Grosjean's slightly superior pace thereafter underlined why he had been Lotus's lead runner all weekend but, as a wily old campaigner like Raikkonen knows only too well, you often make your own luck in this game and as the Frenchman himself ruefully reflected afterwards: "I should have avoided that Astroturf in turn 15 and it would have been the end of the conversation."



How perfect was Sebastian Vettel's weekend?
He may play down the significance of the records he continues to collect, but it's blindly obvious that Sebastian Vettel takes great pride - and satisfaction - from ticking off as many 'boxes' during a race weekend as he possibly can.
Indeed, for the second race weekend in a row - and the seventh time in his career - the World Champion chalked up the hat-trick of pole, win and fastest lap in Korea, making sure of the final leg of that on lap 53 of 55 when he banged in a 1:41.380 time which was six tenths of a second faster than his previous lap and half a second quicker than anyone else managed all race.

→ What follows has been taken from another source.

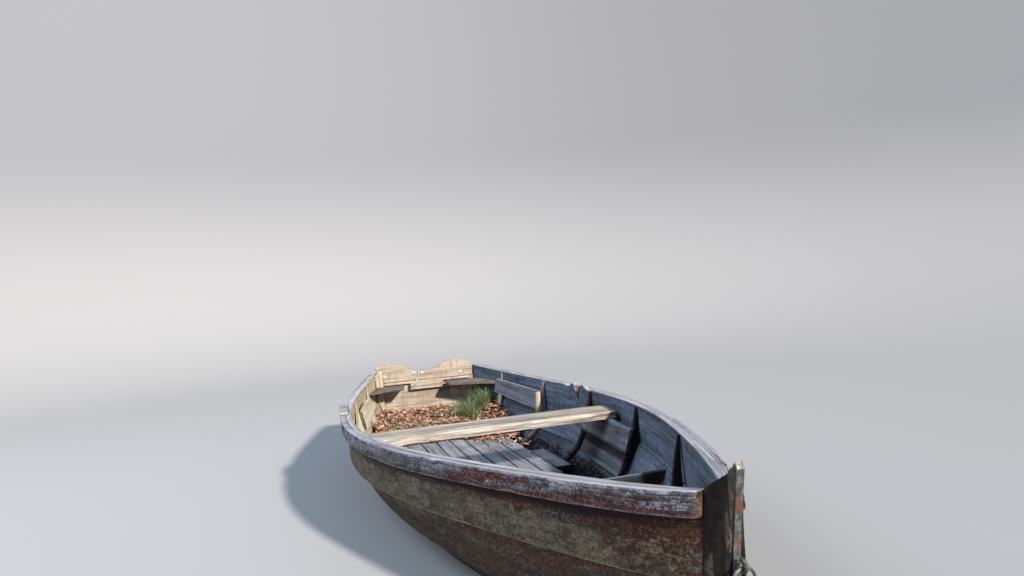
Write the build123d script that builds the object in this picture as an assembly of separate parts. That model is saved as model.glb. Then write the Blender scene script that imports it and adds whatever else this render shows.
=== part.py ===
from build123d import *
import math
import os

os.makedirs("parts", exist_ok=True)

# ---------------------------------------------------------------- dimensions
# Millimetres. X runs from the transom to the bow, Y to port, Z up.
# While the hull is built, x = 0 is the aft face of the transom and z = 0 is
# the floor that the bottom runners stand on. SHIFT_X then moves the finished
# boat so that the middle of its length is at x = 0.
PLANK_T = 18.0          # strake thickness
LAP = 26.0              # how far one strake laps over the next
GAP = 0.4               # working gap between fitted pieces
RAIL_T = 28.0           # rubbing rail, thickness
RAIL_H = 69.0           # rubbing rail, height
BOTTOM_T = 20.0         # bottom planking
RUNNER_W = 46.0         # bottom runners
RUNNER_Y = 245.0
RUNNER_X = (1050.0, 2750.0)
STEM_FRONT_B = 11.0     # half breadth of the stem at its front edge
PLANK_END = 4060.0      # where the strakes stop at the stem
WEDGE_X = 3930.0        # aft edge of the stem behind the strakes
FRAME_T = 32.0          # side frames, along the boat
FLOOR_Z = 105.0         # top of the floor timbers
BOARD_T = 20.0          # floorboards
TRANSOM_T = 30.0
TRANSOM_JOINT = 470.0   # where the top board sits on the lower boards
THWART_X = (1835.0, 2060.0)
THWART_Z = (411.6, 450.0)
RISER_T = 21.0
EYE_Z = 470.0
EYE_X = 4150.0
EYE_R, EYE_WIRE = 14.0, 4.5
RING_R, RING_WIRE = 30.0, 4.0
ROWLOCK_X = 1390.0
SOCKET_R = 8.0

# Half sections of the hull. The columns are: x, rail outside half breadth,
# sheer height, upper lap half breadth and height, lower lap half breadth and
# height, chine half breadth and height (all of the outer faces).
HULL = [
    #   x     rail   sheer  lapA_b lapA_z lapB_b lapB_z chine_b chine_z
    (0.0,    430.0, 550.0, 392.0, 312.0, 348.0, 202.0, 290.0, 100.0),
    (400.0,  555.0, 527.0, 513.0, 287.0, 470.0, 168.0, 362.0, 62.0),
    (970.0,  690.0, 507.0, 652.0, 275.0, 592.0, 150.0, 442.0, 31.0),
    (1570.0, 760.0, 505.0, 718.0, 278.0, 627.0, 148.0, 470.0, 22.0),
    (2315.0, 714.0, 520.0, 677.0, 303.0, 570.0, 146.0, 428.0, 23.0),
    (3100.0, 493.0, 560.0, 462.0, 338.0, 382.0, 146.0, 280.0, 42.0),
    (3700.0, 252.0, 601.0, 224.0, 368.0, 176.0, 162.0, 118.0, 70.0),
    (4060.0, 73.0,  634.0, 61.0,  398.0, 61.5,  190.0, 53.0,  92.0),
]

# The upper strake is thicker along its top edge: by how much, per station.
TOP_EXTRA = [0.0, 9.0, 13.0, 13.0, 13.0, 13.0, 13.0, 8.0]

# Side frames. The columns are: name, x, depth inside the planking 80 below
# the sheer, at the upper lap and at the lower lap.
FRAMES = [
    ("frame_1", 434.0, 14.0, 36.0, 40.0),
    ("frame_2", 994.0, 22.0, 46.0, 34.0),
    ("frame_3", 1634.0, 18.0, 52.0, 28.0),
    ("frame_4", 2334.0, 23.0, 42.0, 28.0),
    ("frame_5", 3184.0, 25.0, 48.0, 40.0),
]


# ------------------------------------------------------------------ 2D tools
def add(a, b, k=1.0):
    return (a[0] + b[0] * k, a[1] + b[1] * k)


def unit(a, b):
    dy, dz = b[0] - a[0], b[1] - a[1]
    n = math.hypot(dy, dz)
    return (dy / n, dz / n)


def inward(u):
    return (-u[1], u[0])


def at_height(p, u, z):
    return add(p, u, (z - p[1]) / u[1])


def slope(i):
    lo, hi = max(i - 1, 0), min(i + 1, len(HULL) - 1)
    return (HULL[hi][1] - HULL[lo][1]) / (HULL[hi][0] - HULL[lo][0])


def half_section(i):
    """Outlines of the port pieces at one station, as (y, z) points."""
    x, rail_b, sheer_z, ab, az, bb, bz, cb, cz = HULL[i]
    f = math.sqrt(1.0 + slope(i) ** 2)
    t = PLANK_T * f
    a, b, c = (ab, az), (bb, bz), (cb, cz)
    top = (rail_b - RAIL_T * f - GAP, sheer_z)
    # upper strake
    u = unit(a, top)
    n = inward(u)
    upper = [a, top, at_height(add(top, n, t + TOP_EXTRA[i] * f), u, sheer_z),
             add(add(a, n, t), u, LAP + 4.0), add(a, n, t)]
    # rubbing rail
    r0 = add(top, n, -GAP)
    r1 = add(r0, n, -RAIL_T * f)
    rail = [r0, r1, add(r1, u, -RAIL_H), add(r0, u, -RAIL_H)]
    # middle strake, bevelled where the upper strake laps it
    k = add(upper[4], n, GAP)
    t_out = add(k, u, LAP)
    um = unit(b, k)
    nm = inward(um)
    run = (t_out[0] - b[0]) * um[0] + (t_out[1] - b[1]) * um[1]
    middle = [b, k, t_out, add(add(b, nm, t), um, run), add(b, nm, t)]
    # lower strake, cut level with the bottom planking
    k2 = add(middle[4], nm, GAP)
    t2_out = add(k2, um, LAP)
    ul = unit(c, k2)
    nl = inward(ul)
    run = (t2_out[0] - c[0]) * ul[0] + (t2_out[1] - c[1]) * ul[1]
    c_in = at_height(add(c, nl, t), ul, cz)
    lower = [c, k2, t2_out, add(add(c, nl, t), ul, run), c_in]
    # bottom planking, bevelled against the lower strake
    s = GAP / ul[1]
    b1 = (c_in[0] - s, cz)
    b2 = (c_in[0] - s + ul[0] / ul[1] * BOTTOM_T, cz + BOTTOM_T)
    bottom = [(-b1[0], cz), b1, b2, (-b2[0], b2[1])]
    return dict(upper=upper, rail=rail, middle=middle, lower=lower,
                bottom=bottom)


def face_at(x, pts):
    return Face(Wire.make_polygon([Vector(x, y, z) for y, z in pts],
                                  close=True))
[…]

Hard work behind Red Bull's success

Even more impressive than that, however, was that Vettel added another even more coveted, and rare, 'Grand Chelem' to his collection by once again leading every lap in Yeongam. Given only 22 drivers in history have ever notched up this rather special race weekend quadruple, and only half of them more than once. So the fact that Vettel also managed it in Singapore really does underline Christian Horner's view that his driver is currently operating at an "unbelievable" performance level.
Vettel now has four such Grand Chelems to his name in his career (India 2011 and Japan 2012 being the others) which is already just one fewer than Michael Schumacher managed and half way to Jim Clark's overall record.